The stuff they say would work just as well if the word soldier were replaced by any profession, such as lawyer, prostitute, or Chylde. Actually those all sound really cool, and a site called god loves prostitutes dot com would just kick ass. Personally though I'd love to see a God Loves Chylde dot com, so that Chyld could be won over by seeing his name/profession randomly inserted into standard propaganda like this:

"This diagram illustrates that God has bridged the gulf which separates Chylde from Him by sending His Son, Jesus Christ, to die on the cross in Chylde's place to pay the penalty for our sins."

And speaking of diagrams these guys make some of the best, which I think illustrate a story when put together:


Here we see Sinful Man, the latest superhero, firing some black rays of doom at Holy God.


God is fighting back, and fires a beam of pure love at Sinful Man. Jesus hops along on the cross trying to get in the way but it's too late and Sinful Man is hit. What happens next... is tragic.


God's beam of infinite justice knocks Sinful Man's interests into disalignment, and he has to sit down to recover. Tragically Christ is outside the life. Also note that like most super heroes Sinful Man has delusions of grandeur: that throne is just a chair.


In this one Christ is tired and sits down on the throne thing, making the little biscuit deals levitate for a parlor trick. It should be noted that he's STILL stuck on the cross just so I can come chill at his father's house. They wont even let the poor dude have a cushion on his throne. And if they did it'd probably be made of thorns. Also please note that the caption "Self is yielding to Christ" is fucking hillarious, and maybe noone can understand why unless they're a soldier.

Anyhow, here's my letter to them:

Hey there, I'm a believer and stuff.
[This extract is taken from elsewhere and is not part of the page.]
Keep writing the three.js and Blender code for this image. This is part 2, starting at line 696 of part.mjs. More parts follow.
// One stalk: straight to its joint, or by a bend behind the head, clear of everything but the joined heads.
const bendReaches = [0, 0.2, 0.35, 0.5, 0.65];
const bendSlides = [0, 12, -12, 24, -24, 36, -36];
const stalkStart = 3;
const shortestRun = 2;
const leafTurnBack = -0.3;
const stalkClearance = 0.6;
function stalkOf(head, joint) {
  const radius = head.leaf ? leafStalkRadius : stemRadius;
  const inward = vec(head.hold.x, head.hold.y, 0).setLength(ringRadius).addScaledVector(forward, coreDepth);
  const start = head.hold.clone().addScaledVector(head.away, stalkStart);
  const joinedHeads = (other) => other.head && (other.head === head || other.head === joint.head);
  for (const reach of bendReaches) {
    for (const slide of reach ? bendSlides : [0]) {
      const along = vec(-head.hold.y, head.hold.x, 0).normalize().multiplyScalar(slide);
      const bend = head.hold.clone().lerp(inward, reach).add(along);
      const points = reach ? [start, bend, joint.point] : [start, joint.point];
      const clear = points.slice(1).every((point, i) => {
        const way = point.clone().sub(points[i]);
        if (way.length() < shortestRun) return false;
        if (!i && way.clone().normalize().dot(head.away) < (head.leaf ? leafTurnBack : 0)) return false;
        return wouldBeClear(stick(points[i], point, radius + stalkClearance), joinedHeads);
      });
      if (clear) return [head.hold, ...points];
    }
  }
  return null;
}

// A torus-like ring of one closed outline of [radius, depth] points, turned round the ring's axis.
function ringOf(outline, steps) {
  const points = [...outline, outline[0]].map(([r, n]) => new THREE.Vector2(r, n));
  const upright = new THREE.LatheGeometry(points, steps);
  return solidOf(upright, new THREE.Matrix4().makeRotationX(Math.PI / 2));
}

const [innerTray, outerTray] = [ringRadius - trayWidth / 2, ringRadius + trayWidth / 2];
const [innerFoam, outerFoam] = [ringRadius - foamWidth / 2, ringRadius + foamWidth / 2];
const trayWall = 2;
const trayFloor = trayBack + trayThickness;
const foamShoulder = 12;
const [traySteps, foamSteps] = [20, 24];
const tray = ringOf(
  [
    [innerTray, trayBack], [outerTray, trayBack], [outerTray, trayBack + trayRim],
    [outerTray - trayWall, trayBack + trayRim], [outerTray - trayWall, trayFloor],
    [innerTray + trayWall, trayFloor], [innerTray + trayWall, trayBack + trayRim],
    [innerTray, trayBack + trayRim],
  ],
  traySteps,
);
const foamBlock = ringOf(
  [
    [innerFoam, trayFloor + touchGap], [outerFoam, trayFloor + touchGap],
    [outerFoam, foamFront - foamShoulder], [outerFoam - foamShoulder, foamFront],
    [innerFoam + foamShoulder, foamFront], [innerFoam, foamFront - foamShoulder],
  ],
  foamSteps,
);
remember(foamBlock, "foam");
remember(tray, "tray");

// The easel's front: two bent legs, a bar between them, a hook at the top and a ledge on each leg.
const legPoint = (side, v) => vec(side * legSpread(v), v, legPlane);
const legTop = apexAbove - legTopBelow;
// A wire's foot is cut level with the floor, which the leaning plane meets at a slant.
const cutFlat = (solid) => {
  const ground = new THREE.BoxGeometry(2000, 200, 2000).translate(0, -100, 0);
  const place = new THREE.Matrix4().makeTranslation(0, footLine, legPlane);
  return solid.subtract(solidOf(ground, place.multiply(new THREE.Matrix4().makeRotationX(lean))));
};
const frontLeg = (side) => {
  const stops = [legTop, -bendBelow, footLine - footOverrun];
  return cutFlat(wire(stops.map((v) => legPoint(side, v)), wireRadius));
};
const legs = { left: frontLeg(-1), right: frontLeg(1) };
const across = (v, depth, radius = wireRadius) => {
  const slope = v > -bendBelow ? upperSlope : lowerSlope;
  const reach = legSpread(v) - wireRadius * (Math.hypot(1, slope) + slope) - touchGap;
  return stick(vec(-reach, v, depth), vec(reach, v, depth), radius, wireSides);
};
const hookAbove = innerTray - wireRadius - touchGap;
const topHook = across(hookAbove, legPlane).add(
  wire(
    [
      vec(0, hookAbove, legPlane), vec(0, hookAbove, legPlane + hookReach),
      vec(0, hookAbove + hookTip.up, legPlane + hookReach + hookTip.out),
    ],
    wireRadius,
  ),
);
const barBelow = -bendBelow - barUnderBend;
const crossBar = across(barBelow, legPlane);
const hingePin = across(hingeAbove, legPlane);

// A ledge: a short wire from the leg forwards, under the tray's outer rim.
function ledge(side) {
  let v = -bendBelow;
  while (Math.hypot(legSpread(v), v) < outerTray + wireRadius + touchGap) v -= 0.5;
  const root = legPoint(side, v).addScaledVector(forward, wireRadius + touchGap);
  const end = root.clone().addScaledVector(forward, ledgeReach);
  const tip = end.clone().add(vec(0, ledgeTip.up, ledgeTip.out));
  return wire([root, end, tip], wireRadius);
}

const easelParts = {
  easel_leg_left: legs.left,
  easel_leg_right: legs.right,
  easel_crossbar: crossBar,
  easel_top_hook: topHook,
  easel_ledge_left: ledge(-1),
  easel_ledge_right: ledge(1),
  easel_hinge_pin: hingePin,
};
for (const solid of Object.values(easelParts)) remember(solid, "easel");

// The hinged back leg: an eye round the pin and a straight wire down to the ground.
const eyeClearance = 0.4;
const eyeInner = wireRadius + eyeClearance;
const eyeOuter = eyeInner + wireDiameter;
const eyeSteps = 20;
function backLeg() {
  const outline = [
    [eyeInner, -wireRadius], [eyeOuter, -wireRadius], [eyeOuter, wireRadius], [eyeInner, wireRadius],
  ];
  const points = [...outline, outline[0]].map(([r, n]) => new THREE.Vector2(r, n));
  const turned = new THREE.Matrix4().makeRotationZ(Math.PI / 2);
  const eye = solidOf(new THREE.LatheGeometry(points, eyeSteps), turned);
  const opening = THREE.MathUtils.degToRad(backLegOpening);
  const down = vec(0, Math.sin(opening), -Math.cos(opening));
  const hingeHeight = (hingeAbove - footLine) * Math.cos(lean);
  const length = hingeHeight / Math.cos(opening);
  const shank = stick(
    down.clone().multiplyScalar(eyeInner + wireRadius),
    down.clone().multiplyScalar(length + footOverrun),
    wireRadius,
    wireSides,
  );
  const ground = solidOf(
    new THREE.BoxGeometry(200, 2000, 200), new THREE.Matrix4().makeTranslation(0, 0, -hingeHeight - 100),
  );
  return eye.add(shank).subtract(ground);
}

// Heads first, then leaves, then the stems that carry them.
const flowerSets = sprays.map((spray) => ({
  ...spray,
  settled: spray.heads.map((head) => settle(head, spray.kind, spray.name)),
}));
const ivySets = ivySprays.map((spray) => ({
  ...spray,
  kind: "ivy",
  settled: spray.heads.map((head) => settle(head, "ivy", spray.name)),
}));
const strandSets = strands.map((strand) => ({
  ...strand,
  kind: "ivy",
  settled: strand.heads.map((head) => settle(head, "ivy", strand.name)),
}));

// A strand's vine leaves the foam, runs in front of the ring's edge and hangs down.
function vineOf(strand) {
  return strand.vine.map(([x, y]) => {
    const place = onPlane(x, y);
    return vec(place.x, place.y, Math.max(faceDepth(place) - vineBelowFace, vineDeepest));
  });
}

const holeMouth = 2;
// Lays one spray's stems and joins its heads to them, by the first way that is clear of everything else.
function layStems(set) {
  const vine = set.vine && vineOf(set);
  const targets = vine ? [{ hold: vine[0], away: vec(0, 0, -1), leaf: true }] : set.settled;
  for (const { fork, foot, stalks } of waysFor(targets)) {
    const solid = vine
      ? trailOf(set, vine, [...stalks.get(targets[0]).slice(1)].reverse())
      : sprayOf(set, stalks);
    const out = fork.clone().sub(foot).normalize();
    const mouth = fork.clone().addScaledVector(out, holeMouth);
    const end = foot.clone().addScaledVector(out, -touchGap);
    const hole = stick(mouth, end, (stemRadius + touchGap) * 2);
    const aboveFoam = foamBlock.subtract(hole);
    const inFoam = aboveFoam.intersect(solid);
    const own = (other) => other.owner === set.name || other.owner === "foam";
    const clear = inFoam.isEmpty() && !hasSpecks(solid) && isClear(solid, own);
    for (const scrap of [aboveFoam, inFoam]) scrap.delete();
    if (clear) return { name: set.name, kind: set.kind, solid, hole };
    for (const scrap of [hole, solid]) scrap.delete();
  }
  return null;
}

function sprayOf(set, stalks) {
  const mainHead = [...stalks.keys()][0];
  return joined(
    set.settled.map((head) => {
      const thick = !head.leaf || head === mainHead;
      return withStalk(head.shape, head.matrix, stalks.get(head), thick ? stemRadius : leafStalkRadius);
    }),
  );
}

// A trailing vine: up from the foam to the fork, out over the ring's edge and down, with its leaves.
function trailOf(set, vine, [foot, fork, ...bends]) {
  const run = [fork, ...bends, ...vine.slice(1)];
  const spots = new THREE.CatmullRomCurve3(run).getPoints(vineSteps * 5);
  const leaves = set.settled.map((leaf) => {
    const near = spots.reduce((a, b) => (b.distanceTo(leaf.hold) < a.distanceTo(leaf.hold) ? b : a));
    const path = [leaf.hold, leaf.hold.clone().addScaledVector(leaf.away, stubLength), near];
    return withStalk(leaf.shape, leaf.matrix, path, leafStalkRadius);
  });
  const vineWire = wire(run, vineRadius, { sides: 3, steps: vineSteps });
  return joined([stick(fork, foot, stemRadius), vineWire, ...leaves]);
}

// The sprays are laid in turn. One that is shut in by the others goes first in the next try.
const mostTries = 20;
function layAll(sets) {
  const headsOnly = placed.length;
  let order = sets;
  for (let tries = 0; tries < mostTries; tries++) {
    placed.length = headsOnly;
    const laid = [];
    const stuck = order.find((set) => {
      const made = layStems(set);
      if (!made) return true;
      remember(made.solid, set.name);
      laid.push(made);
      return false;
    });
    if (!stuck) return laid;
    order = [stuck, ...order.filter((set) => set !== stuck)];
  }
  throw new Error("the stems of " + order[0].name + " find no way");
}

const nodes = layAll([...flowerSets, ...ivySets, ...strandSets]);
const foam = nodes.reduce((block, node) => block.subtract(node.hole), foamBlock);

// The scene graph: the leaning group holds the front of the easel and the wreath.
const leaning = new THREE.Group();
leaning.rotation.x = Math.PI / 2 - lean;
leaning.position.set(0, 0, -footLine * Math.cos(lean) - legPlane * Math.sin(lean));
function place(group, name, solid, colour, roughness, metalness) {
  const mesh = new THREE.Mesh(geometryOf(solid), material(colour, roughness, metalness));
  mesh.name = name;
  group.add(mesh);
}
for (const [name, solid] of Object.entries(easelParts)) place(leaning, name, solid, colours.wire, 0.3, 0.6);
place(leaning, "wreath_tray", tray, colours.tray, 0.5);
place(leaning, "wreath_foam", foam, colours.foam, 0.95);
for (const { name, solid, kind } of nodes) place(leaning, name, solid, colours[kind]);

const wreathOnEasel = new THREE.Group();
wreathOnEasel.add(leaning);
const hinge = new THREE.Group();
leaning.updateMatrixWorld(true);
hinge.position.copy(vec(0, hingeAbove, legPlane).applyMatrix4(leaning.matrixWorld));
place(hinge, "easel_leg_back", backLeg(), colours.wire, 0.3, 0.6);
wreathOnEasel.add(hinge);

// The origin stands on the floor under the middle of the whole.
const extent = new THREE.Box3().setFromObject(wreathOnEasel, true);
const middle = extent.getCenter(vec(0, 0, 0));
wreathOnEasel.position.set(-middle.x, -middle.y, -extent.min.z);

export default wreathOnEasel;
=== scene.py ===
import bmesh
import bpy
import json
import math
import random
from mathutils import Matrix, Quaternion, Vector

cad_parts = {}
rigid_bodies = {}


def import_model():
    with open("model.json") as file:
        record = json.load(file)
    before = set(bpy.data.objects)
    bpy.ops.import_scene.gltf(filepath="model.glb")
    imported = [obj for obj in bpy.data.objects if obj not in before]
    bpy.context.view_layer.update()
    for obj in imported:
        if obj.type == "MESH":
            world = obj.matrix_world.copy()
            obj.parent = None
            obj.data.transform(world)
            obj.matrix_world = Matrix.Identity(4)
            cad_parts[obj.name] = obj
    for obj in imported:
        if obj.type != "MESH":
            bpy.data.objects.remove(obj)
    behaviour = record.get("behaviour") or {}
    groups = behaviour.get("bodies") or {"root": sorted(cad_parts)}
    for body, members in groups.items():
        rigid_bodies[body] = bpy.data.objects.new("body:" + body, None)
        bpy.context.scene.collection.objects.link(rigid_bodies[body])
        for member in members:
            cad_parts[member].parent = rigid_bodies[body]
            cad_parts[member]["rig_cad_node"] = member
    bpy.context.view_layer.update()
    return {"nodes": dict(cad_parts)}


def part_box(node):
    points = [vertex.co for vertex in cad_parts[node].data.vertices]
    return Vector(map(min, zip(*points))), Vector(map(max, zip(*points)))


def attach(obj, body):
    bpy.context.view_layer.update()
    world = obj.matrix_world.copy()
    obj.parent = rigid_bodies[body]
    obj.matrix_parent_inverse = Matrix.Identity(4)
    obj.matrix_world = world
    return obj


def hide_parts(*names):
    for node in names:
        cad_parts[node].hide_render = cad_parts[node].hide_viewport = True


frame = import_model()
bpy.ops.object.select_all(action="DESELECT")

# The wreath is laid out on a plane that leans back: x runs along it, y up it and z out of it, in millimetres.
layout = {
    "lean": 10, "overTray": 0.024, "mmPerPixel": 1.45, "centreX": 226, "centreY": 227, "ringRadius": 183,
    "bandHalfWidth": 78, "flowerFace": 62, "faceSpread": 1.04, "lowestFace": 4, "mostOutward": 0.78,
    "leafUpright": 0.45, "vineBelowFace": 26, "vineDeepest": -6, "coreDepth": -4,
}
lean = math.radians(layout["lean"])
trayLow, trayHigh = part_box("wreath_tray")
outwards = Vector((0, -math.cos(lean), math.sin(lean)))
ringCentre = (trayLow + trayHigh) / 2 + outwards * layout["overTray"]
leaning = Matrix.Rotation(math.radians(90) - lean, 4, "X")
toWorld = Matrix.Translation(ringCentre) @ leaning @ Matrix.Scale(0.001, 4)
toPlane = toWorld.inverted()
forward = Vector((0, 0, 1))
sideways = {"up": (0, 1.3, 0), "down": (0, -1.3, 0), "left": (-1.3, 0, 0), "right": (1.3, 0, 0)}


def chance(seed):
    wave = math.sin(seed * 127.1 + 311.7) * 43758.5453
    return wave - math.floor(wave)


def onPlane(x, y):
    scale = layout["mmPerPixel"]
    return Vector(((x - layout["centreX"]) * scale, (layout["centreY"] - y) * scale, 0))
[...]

I thought this site might be interesting since I'm big on patriotism and not liking towel heads, but I didnt find any on the page. Conversely I also found not one word in favor of peace and forgiveness. In fact had it not been for the camouflage and the constant insertion of the world soldier into your standard and boring sermons I wouldn't have known who you were trying to recruit.
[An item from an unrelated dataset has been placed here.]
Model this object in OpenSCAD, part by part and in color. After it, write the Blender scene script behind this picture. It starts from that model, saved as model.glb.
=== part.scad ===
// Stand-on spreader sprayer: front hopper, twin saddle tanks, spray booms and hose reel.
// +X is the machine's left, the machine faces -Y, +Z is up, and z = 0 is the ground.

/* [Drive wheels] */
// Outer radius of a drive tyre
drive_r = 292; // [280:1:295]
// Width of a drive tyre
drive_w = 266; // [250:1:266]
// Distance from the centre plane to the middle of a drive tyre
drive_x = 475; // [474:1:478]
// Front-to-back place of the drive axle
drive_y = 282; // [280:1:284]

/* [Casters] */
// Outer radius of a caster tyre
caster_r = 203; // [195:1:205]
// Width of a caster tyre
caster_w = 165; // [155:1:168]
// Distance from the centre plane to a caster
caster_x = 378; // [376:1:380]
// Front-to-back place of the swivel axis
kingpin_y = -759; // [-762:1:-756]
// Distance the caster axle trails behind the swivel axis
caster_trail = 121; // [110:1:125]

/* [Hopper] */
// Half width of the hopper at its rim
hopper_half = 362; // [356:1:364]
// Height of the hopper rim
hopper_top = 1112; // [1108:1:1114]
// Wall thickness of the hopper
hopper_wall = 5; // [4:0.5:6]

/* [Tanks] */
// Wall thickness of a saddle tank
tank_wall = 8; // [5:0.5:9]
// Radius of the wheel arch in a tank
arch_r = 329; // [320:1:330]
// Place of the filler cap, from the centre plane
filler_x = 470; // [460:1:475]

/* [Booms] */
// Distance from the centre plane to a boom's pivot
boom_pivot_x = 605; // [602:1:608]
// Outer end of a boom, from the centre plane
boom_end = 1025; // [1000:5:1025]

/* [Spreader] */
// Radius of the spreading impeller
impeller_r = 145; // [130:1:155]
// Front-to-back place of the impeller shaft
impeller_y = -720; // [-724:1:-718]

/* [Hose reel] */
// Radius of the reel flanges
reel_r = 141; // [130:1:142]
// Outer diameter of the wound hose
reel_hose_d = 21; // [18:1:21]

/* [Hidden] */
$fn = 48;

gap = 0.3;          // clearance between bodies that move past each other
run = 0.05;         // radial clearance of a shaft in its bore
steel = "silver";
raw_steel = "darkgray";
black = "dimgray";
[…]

Now, admittedly, anyone who joins the US army is probably pretty easy to dupe, I mean they did sign away three years of their freedom cuz some predator showed them a shiney gun and offered them money or candy or something, but the pamphlets they put out at least try to be focused.

If you want to get soldiers interested in God why not actually take the time to make your site about soldiers actually matter to the aforementioned? Anyhow, my friend Chylde is a terrible heathen and he likes to stand on his roof and blaspheme every morning until someone coaxes him down, I wish you'd make a site called God Loves Chylde dot com that is as inspiring as this one.

Love, J. M.

Like most of the Christians we email, they failed to respond. In fact heaven tour dot orgs webmaster has been the only one to say anything to us whatsoever. I'm guessing all the others just quietely pray for God to rape my ass every night, and sometimes in church.